The same theory was advanced again in the depression which began in 1979 and it has met the same fate. Within a short time Engels saw unemployment falling and he abandoned the theory. And unemployment in the 1930s, which reached 23 per cent in Britain and 25 per cent in the United States was nearly double the unemployment rates'of recent years. British unemployment is now slowly falling again; and American unemployment is at an all-time low.
When Engels put forward the theory he recognised that it was not a view held by Marx. It was Marx who put the whole question in perspective, showing that it is a continuous cycle, the recovery from the depression being as inevitable as the depression itself:
Capitalist production. . . moves through certain periodical cycles. It moves through a state of quiescence, growing animation, prosperity, overtrade, crisis and stagnation.
Britain is now in the phase of "growing animation" with production, real wages, profits and employment all rising in the past few years.
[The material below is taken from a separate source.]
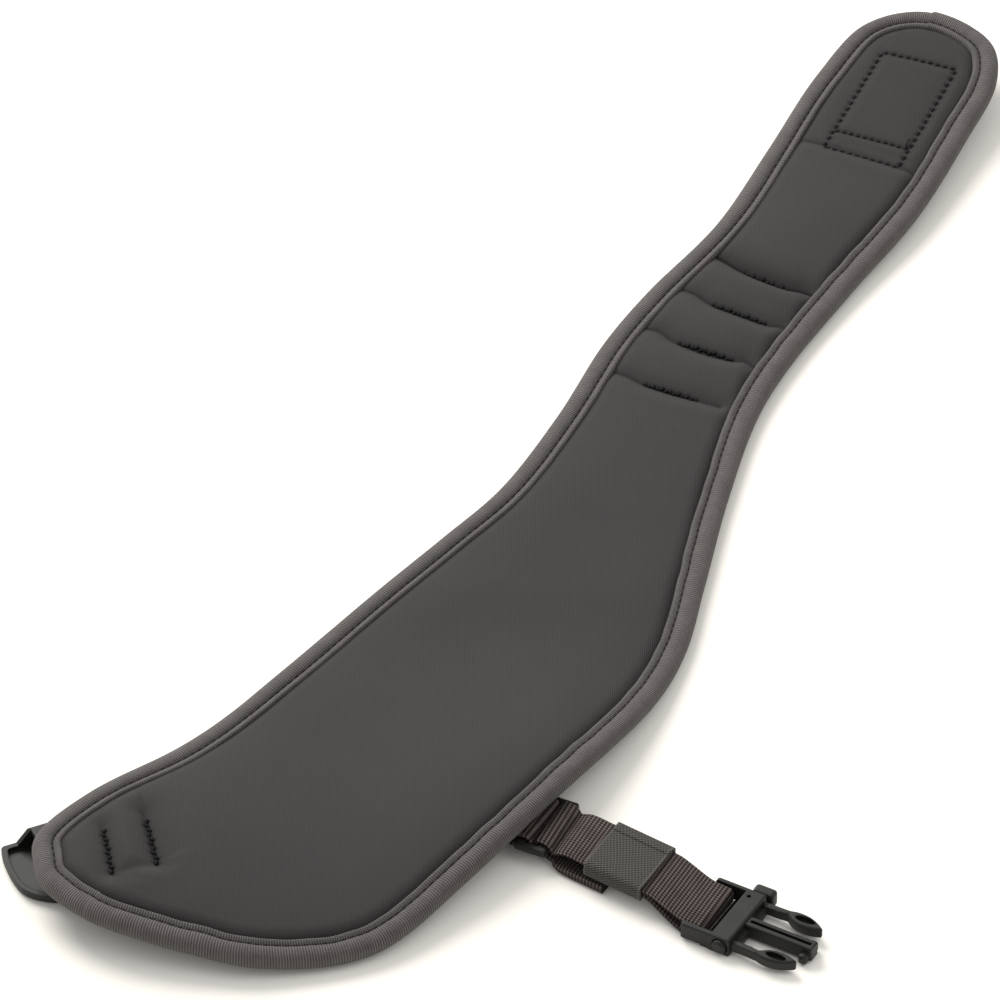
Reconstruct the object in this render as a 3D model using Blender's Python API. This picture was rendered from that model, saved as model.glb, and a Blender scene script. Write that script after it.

Events since Marx wrote have fully confirmed the accuracy of his description, and all of the attempts by governments to promote permanent boom and full employment have failed. But we have something further to say about it. It needs more than capitalism's crises to produce socialism. It needs a predominantly socialist working class. As it was phrased in our pamphlet Why capitalism will not collapse, published in 1932:
So long as the workers are prepared to resign themselves to the evils of capitalism, and so long as they are prepared to place in control of Parliament parties that will use their power for the purpose of maintaining capitalism, there is no escape from the effects of capitalism.